The Bibles, Badges and Business Coalition has been one of the more important groups we have engaged in the past three years.  The coalition brings together those with business/economic interests, faith-based groups especially conservative evangelical voices like the Southern Baptist Convention and Focus on the Family, and law enforcement.  We are involved in the strategy of this coalition to regularly engage with Washington, D.C., policy-makers as well as at in-state, constituent-focused events.

The real value of this engagement is both the ability to ensure messaging on agriculture-specific components of immigration reform reflect our priorities and to amplify pro-immigration messages across the center-right political spectrum.  We have learned through the years that enacting immigration reform only for agriculture isn’t politically feasible, and we have also learned that the influence of labor-intensive agriculture is limited in terms of congressional districts.  Working in coalition with this group has allowed us to make the conservative economic, moral/ethical, and security argument for reform in Republican offices that may not care about who harvests their fruits and vegetables.

Even if immigration reform legislation doesn’t move forward in 2015 or 2016, our work in these broader coalitions is critical in setting the stage for action in 2017.  We need to continue making the broad case for why reform is critical.  We need to encourage presidential candidates to not give into harsh rhetoric that panders to what a small slice of the Republican electorate thinks, and we need to continue demonstrating that while anti-immigrant groups may be loud, there is a silent majority that supports sensible and pragmatic solutions to our immigration system.  Increasing the size and volume of that silent majority is one of the main goals of our work within these coalitions.
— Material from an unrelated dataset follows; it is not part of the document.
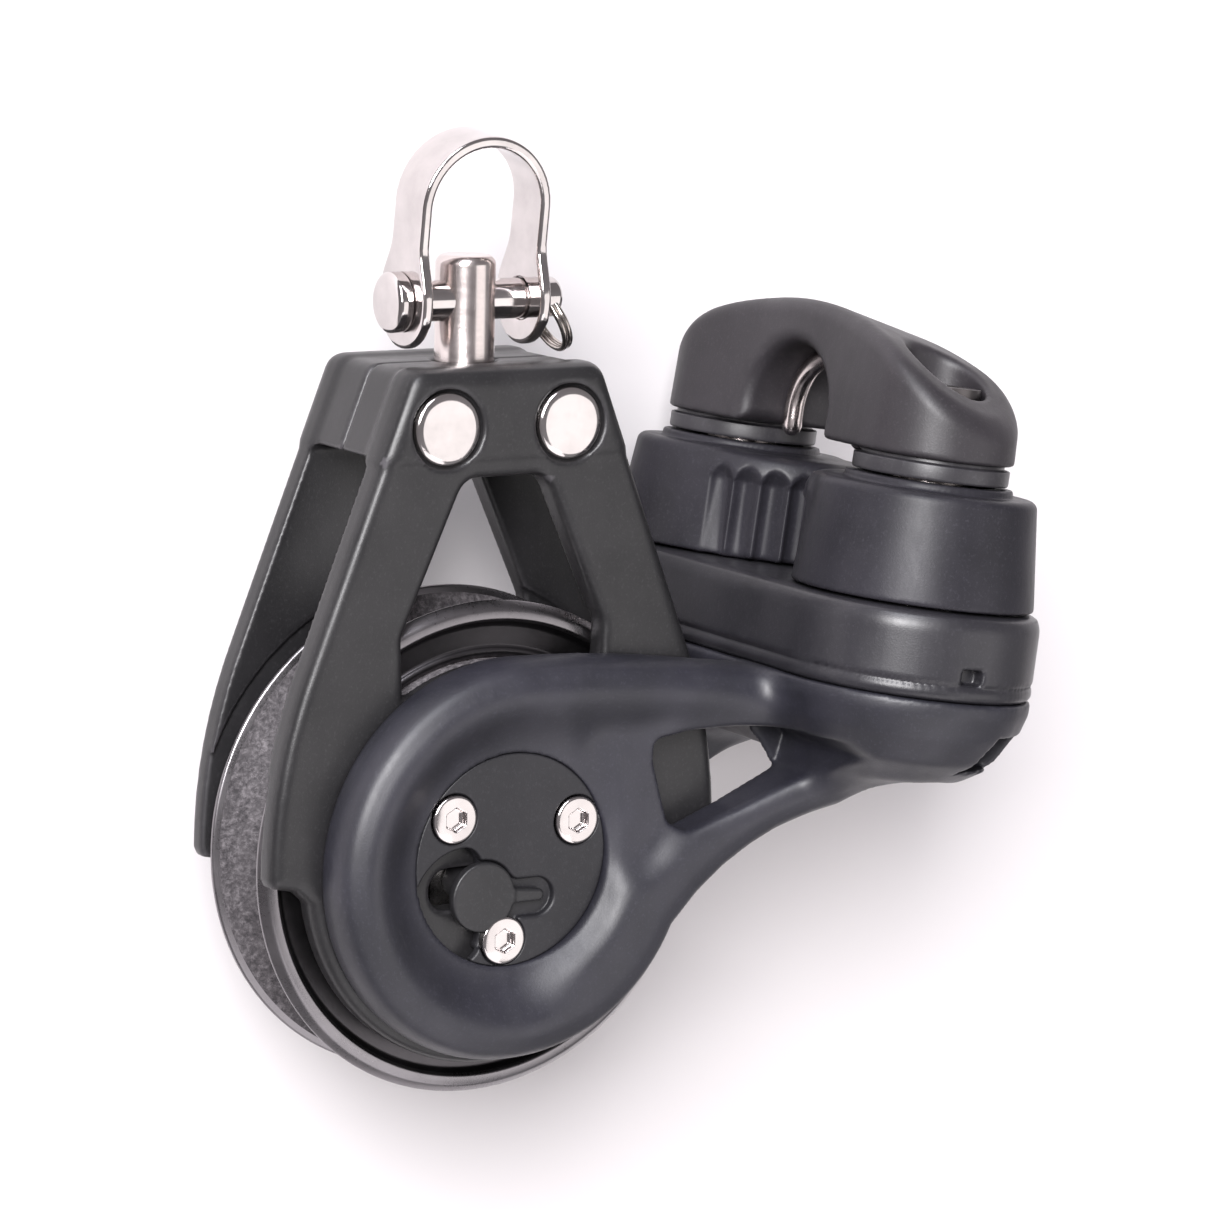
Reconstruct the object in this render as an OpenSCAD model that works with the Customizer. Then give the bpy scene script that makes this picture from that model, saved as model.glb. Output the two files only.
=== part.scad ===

Whether we are discussing immigration policy, environmental regulation, water policy, expanding export opportunities, or technological innovation, it is increasingly important to partner with broader coalitions.  A significant component of our work in D.C. is participating and leading in these coalitions.  Gone are the days when any single group can make the argument for their issue to a small group of congressional legislators and expect their priorities to be addressed without question.  Today, the case still has to be made in D.C., but it also has to resonate with constituents in diverse congressional districts across America.  The broader the coalition, the more this impact is felt.